── Data lines ──
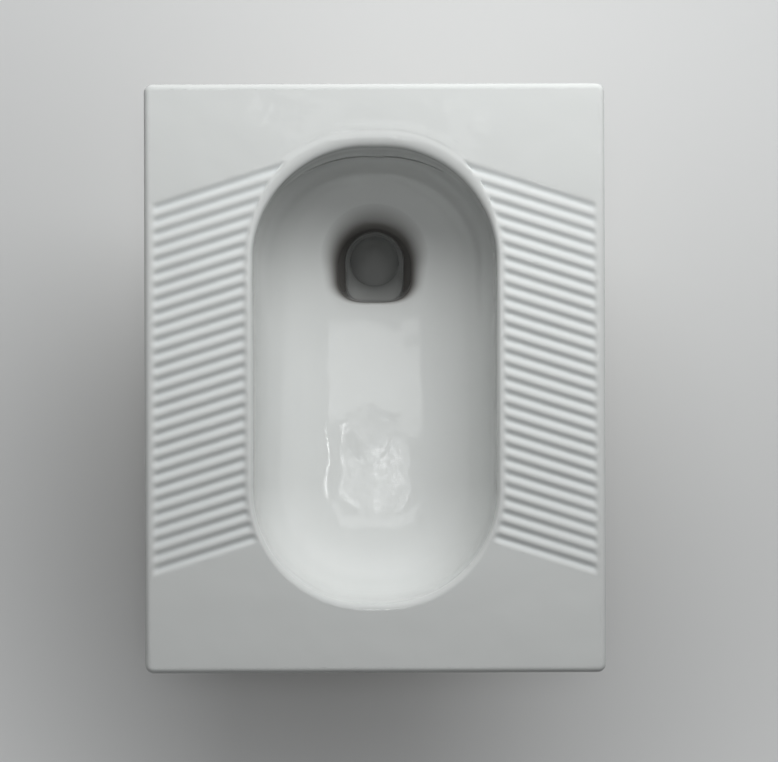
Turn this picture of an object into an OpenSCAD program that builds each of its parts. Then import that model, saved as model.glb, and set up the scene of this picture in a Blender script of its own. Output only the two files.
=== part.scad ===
// Squat toilet pan of glazed vitreous china, with a built-in water trap.
//
// The pot is thrown together from separate castings that are luted with slip before the one firing:
// deck, bowl, flush box, inlet horn, throat, bend, weir and outlet. Each casting is a solid of its own
// and meets the next one on a flat ring or face. Two rubber seals finish it.
//
// Frame: millimetres, +Z up. The origin is on the surface that the pan stands on, under the middle of
// the deck. +Y points to the inlet end, where the flush water comes in, and X runs across the pan.
// Depths are measured down from the top of the deck.

/* [Deck] */
// Height of the whole pan, from its base to the top of the deck
pan_h = 290; // [286:1:320]
// Length of the deck along Y
deck_l = 550; // [545:5:600]
// Width of the deck along X
deck_w = 430; // [420:5:480]
// Thickness of the deck slab
deck_t = 12; // [9:0.5:14]
// Corner radius of the deck in plan
deck_corner_r = 8; // [6.5:0.5:20]
// Radius that rolls the deck's outer edge over
edge_roll_r = 6; // [4:0.5:7.5]
// Depth of the skirt's lower edge
skirt_depth = 40; // [32:1:41]
// Thickness of the skirt
skirt_t = 10; // [8:0.5:11]
// Radius of the skirt's inner corners
skirt_in_r = 6; // [3:1:12]
// Stiffening webs under each side of the deck
web_count = 3; // [1:1:4]
// Thickness of a stiffening web
web_t = 8; // [6:0.5:12]
// Height of the webs' outer ends above the skirt's lower edge
web_clear = 4; // [2:0.5:10]

/* [Opening] */
// Flat deck between each end of the deck and the opening, before the opening is shifted
end_land = 62; // [60:0.5:66]
// Width of the bowl opening along X
opening_w = 228; // [216:2:240]
// Radius of the opening's corners, which makes its ends nearly round
opening_r = 106; // [98:1:106]
// How far the opening's centre lies towards the inlet end
opening_shift = 3; // [0:0.5:5]
// Radius that rolls the rim over into the bowl
rim_roll_r = 6; // [4:0.5:9]
// Depth of the collar that hangs from the deck round the opening
collar_depth = 22; // [18:1:28]
// Thickness of the collar
collar_t = 12; // [10.5:0.5:14]

/* [Foot treads] */
// Grooves in each foot tread
groove_count = 28; // [20:1:30]
// Distance from groove to groove along Y
groove_pitch = 12.45; // [10:0.05:12.6]
// Angle of the grooves to the X axis
groove_angle = 17.7; // [8:0.1:22]
// Depth of a groove
groove_depth = 2.4; // [1.5:0.1:3]
// Radius of the groove's rounded floor
groove_r = 6.4; // [4:0.1:7]
// Distance from the groove tips to the deck's outer edge
tread_edge_gap = 9; // [8:0.5:20]
// Distance from the groove tips to the bowl opening
tread_rim_gap = 5; // [4:0.5:12]
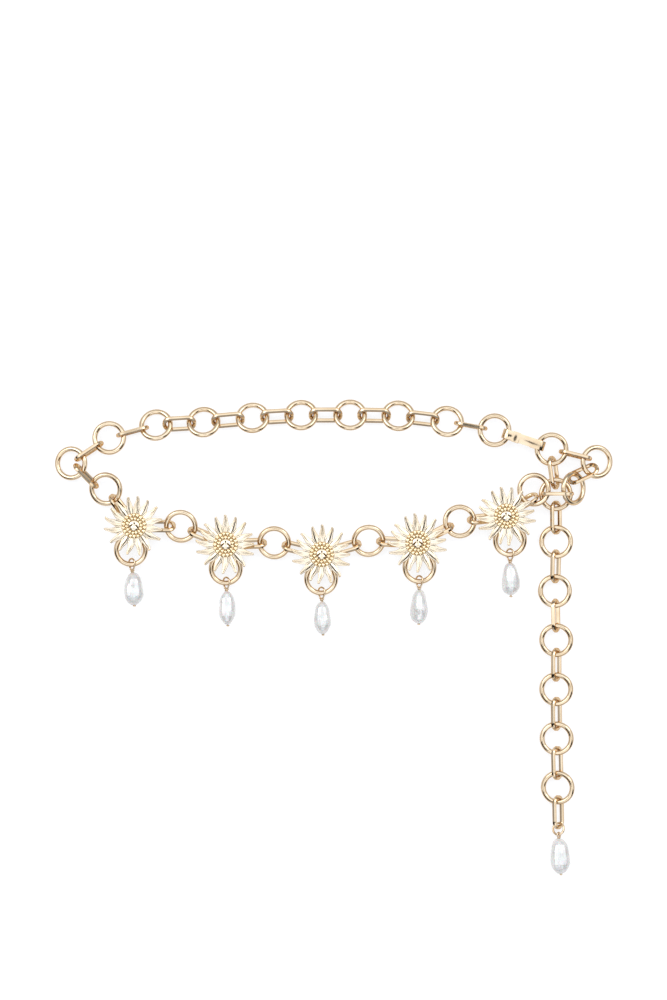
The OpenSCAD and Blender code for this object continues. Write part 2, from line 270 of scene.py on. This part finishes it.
───
### Written request
Extract the full set of entries word for word.

### Answer
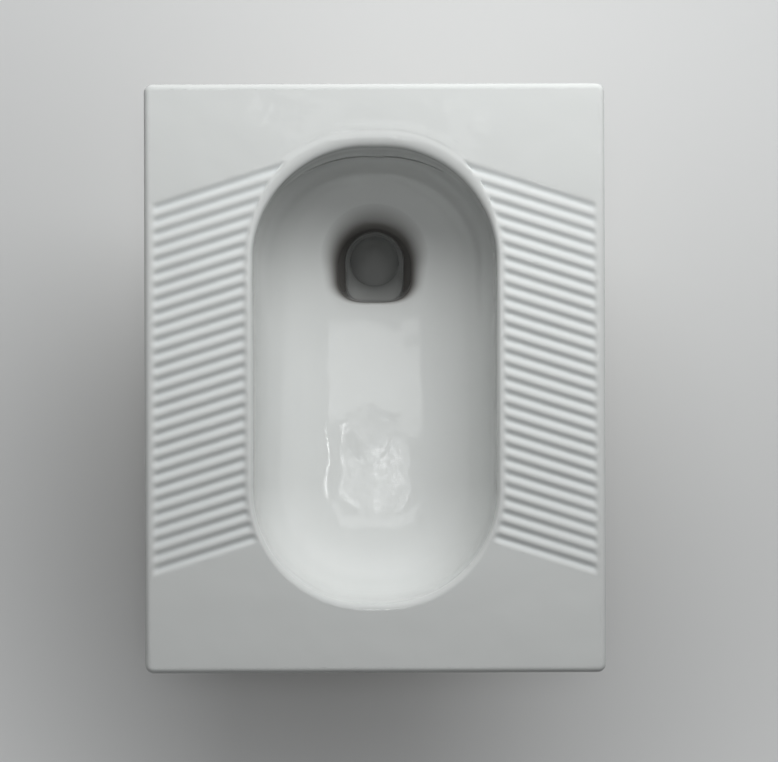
Turn this picture of an object into an OpenSCAD program that builds each of its parts. Then import that model, saved as model.glb, and set up the scene of this picture in a Blender script of its own. Output only the two files.
=== part.scad ===
// Squat toilet pan of glazed vitreous china, with a built-in water trap.
//
// The pot is thrown together from separate castings that are luted with slip before the one firing:
// deck, bowl, flush box, inlet horn, throat, bend, weir and outlet. Each casting is a solid of its own
// and meets the next one on a flat ring or face. Two rubber seals finish it.
//
// Frame: millimetres, +Z up. The origin is on the surface that the pan stands on, under the middle of
// the deck. +Y points to the inlet end, where the flush water comes in, and X runs across the pan.
// Depths are measured down from the top of the deck.

/* [Deck] */
// Height of the whole pan, from its base to the top of the deck
pan_h = 290; // [286:1:320]
// Length of the deck along Y
deck_l = 550; // [545:5:600]
// Width of the deck along X
deck_w = 430; // [420:5:480]
// Thickness of the deck slab
deck_t = 12; // [9:0.5:14]
// Corner radius of the deck in plan
deck_corner_r = 8; // [6.5:0.5:20]
// Radius that rolls the deck's outer edge over
edge_roll_r = 6; // [4:0.5:7.5]
// Depth of the skirt's lower edge
skirt_depth = 40; // [32:1:41]
// Thickness of the skirt
skirt_t = 10; // [8:0.5:11]
// Radius of the skirt's inner corners
skirt_in_r = 6; // [3:1:12]
// Stiffening webs under each side of the deck
web_count = 3; // [1:1:4]
// Thickness of a stiffening web
web_t = 8; // [6:0.5:12]
// Height of the webs' outer ends above the skirt's lower edge
web_clear = 4; // [2:0.5:10]

/* [Opening] */
// Flat deck between each end of the deck and the opening, before the opening is shifted
end_land = 62; // [60:0.5:66]
// Width of the bowl opening along X
opening_w = 228; // [216:2:240]
// Radius of the opening's corners, which makes its ends nearly round
opening_r = 106; // [98:1:106]
// How far the opening's centre lies towards the inlet end
opening_shift = 3; // [0:0.5:5]
// Radius that rolls the rim over into the bowl
rim_roll_r = 6; // [4:0.5:9]
// Depth of the collar that hangs from the deck round the opening
collar_depth = 22; // [18:1:28]
// Thickness of the collar
collar_t = 12; // [10.5:0.5:14]

/* [Foot treads] */
// Grooves in each foot tread
groove_count = 28; // [20:1:30]
// Distance from groove to groove along Y
groove_pitch = 12.45; // [10:0.05:12.6]
// Angle of the grooves to the X axis
groove_angle = 17.7; // [8:0.1:22]
// Depth of a groove
groove_depth = 2.4; // [1.5:0.1:3]
// Radius of the groove's rounded floor
groove_r = 6.4; // [4:0.1:7]
// Distance from the groove tips to the deck's outer edge
tread_edge_gap = 9; // [8:0.5:20]
// Distance from the groove tips to the bowl opening
tread_rim_gap = 5; // [4:0.5:12]
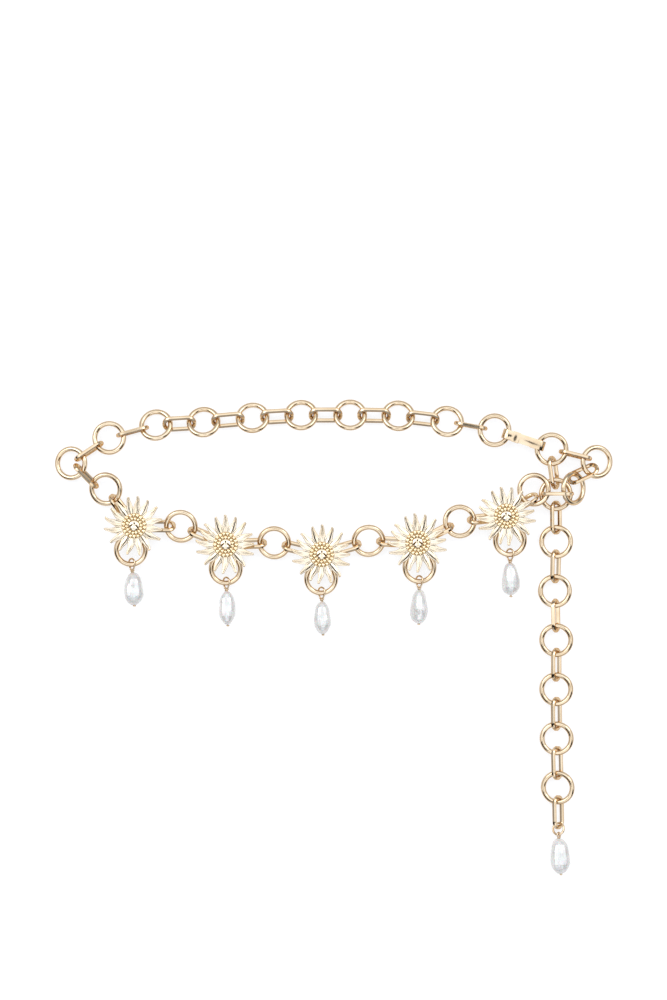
The OpenSCAD and Blender code for this object continues. Write part 2, from line 270 of scene.py on. This part finishes it.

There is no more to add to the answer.